Good questions to decide whether to pursue a topic/angle include:
- Can you provide a fresh angle? A great way to approach this question is by looking for perspectives that are missing or haven’t had recent coverage.
- Is the topic timely? Newsworthy topics are top-of-mind right now for your audience.
- Is it relevant? Does the topic help your audience?
- How much impact does it have? Is this the most important topic right now?
- What can you readers learn? What takeaways are the most beneficial for your readership?
- What’s the likely takeaway?
- Who will you interview?
- How difficult will it be to secure interviews given your deadline?
- Perhaps most importantly: Can you move the needle on the available literature and provide new information?
Don’t be afraid to tackle a well-covered topic if you can find a specific angle that’s more relevant to your audience. It’s also a smart best practice to look for mass media headlines people connect with, and research ways they may apply to your industry.
With ideas prepared, you’re now ready to start writing. Generate headline and cover concepts early to focus research on one angle. Then, create an outline to decide what sources you need, but stay open to changing direction if a new or better angle comes up.
From there, find sources that represent the sides of your topic. Look for experts who can provide a bird’s eye view and others who can give a boots-on-the-ground perspective. Prepare to be rejected for many interviews— reach out to more sources than you’ll likely need.

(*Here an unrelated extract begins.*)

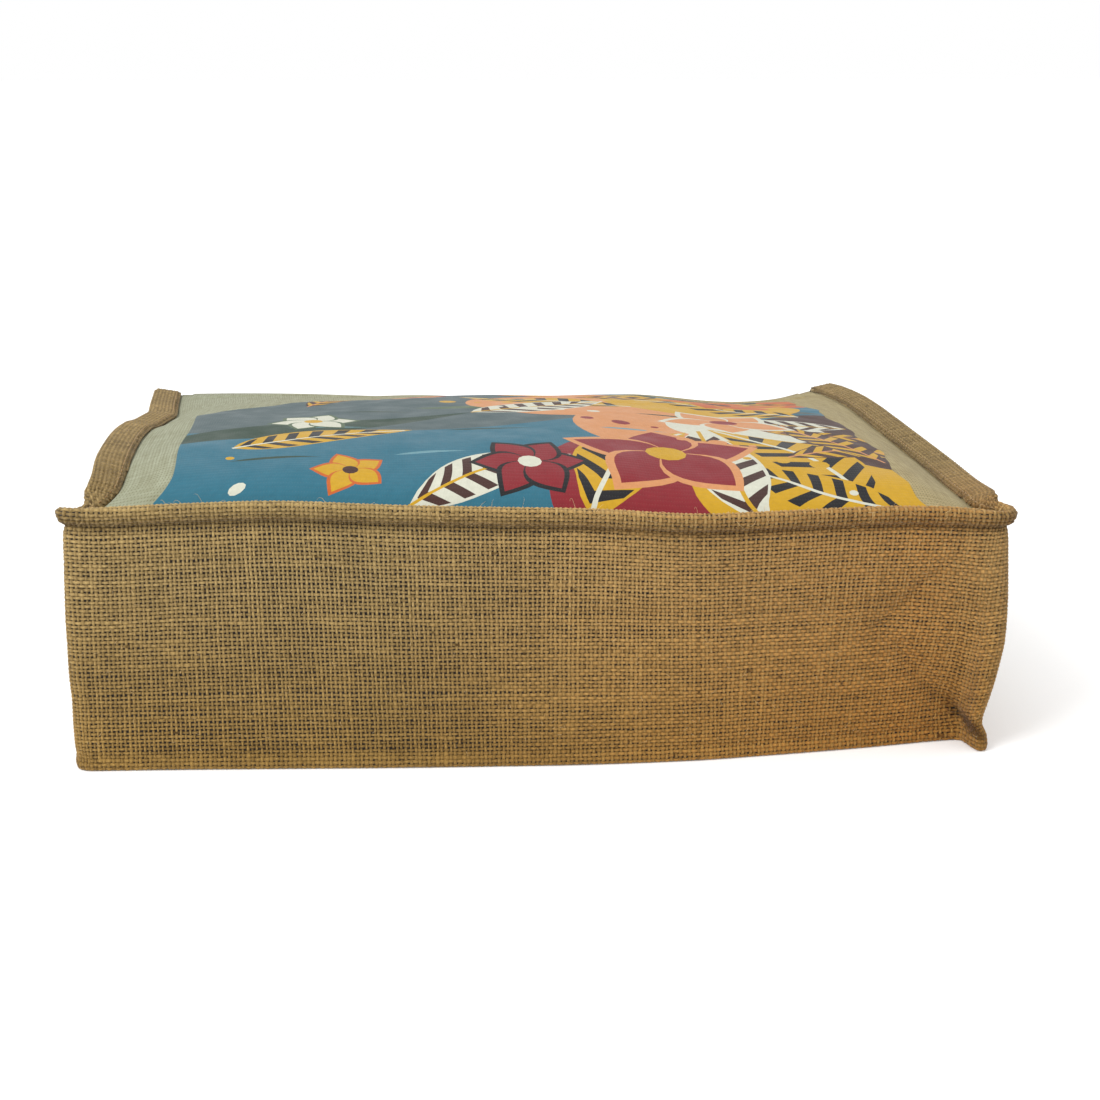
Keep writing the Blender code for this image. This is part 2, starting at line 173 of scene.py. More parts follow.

Before the interview, be sure to do your homework! Research the person you’re interviewing and who they work for. Sources will be more open to a journalist who they believe understands what they do. Think about what they’re likely to tell you (and what role this interview will play in the article) to craft better questions and have follow-up questions in mind. Always have at least ten burning questions to ask.
Ask for anecdotes — specific stories pull readers in. Real-life experiences are interesting and can create a personal connection between interviewees and readers. Expert sources can also be part of the story.
The writing process
As you write, read your interviews and note which parts of the article the quotes fit into best. Assemble the puzzle with an outline of the main points and decide whose quotes you’ll use in those sections.
To prepare yourself for success, understand what environment you write best in (for example, if you need background noise or quiet).
If you get stuck while writing, take a break. Or skip that section and come back later. Trust you’ll be able to write your way out of a jam. If you’re still stuck, say out loud what you’re trying to convey — you can usually write in the same way you converse.
You may not be able to use your “darlings,” but you don’t have to kill them. Write down every compelling thought that comes into your head, even if it doesn’t fit with what you’re writing at the moment. Keep a running list of “notes” at the bottom of your document, then use them to generate additional sections, subheads, column ideas, etc.
Tone matters. We write in an accessible, digestible tone reminiscent of real conversations; you’ll find people respond better to it.
Don’t be afraid to be funny. People respond to humor. A clever, well-placed remark or subhead can be very powerful in connecting with readers. In small doses, humor can lighten heavy B2B topics.
If you have a draft finished that you’re unsure about, consider asking a colleague to read it and offer their suggestions. Remember that B2B writing is a craft – it’s never too late to apply new tactics, improve your writing, or strengthen your skillset.